When doubts and fears get the best of you and drive
you to anxiety and despair, that’s not the life you received! Don’t
believe the ravings and rantings of your mind. Look to the cross. Believe the
words and promises of Jesus.
And when you want to feast on the pleasures of this
world and life and satisfy yourself with what you can get and do, and what the
world says is right and good and will give you life .
. . that’s not the life you received! Feast instead on what truly, truly
gives you this life: the Body and Blood of Jesus.

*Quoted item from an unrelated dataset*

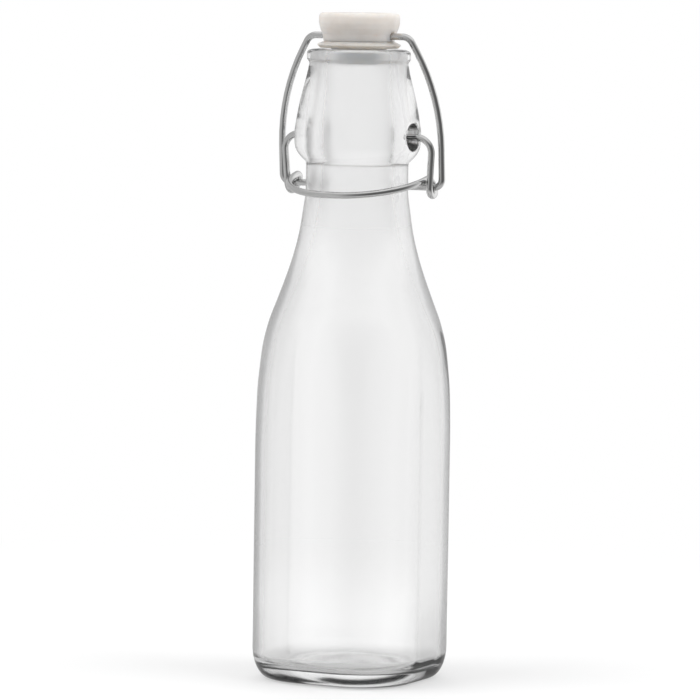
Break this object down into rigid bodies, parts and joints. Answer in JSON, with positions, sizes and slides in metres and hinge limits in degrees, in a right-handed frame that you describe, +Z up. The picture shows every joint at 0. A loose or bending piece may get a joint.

And then when you get to the end of your life,
whenever that is - after many, many years, or if your life is cut short - you
will have what truly, truly matters. This life, and the one who IS life. For
you have kept, believed, treasured, washed in, and feasted on the word of
Jesus, which is the Word of God, which is life. The life God the Father
created, God the Son redeemed, and God the Holy Spirit sanctified. The life God
the Father sent His Son to die for, and that God the Son sent God the Holy
Spirit to give. One God in Trinity, and Trinity in Unity. The Trinity we
confess, and the Unity we worship, that is, receive all good from. Who gives us
life.
This is what Jesus wants you to know, and all
people to know. His love. Who He is and what He has done, in love, for you. Not
for His own glory and honor, but for yours. To save you. He didn’t walk away.
He went to the cross. He didn’t tell us to go to hell, He went there Himself
and conquered. And when He comes again in glory, He will raise our bodies to
life. We will die, but we will not see death. Life is our end. Life
eternal.
So knowing that, knowing that, how are you
now gonna live? The old way, the death way? Or the
new way, the life way?
Blessèd be the Holy Trinity and
the undivided Unity.
Let us give glory to him [in our lives] because
he has shown his mercy to us [in His].
In the Name of the Father, and of the (+) Son, and
of the Holy Spirit. Amen.
Now the peace of God which passes all understanding, keep your hearts and minds through faith in Christ Jesus, our Lord. Amen.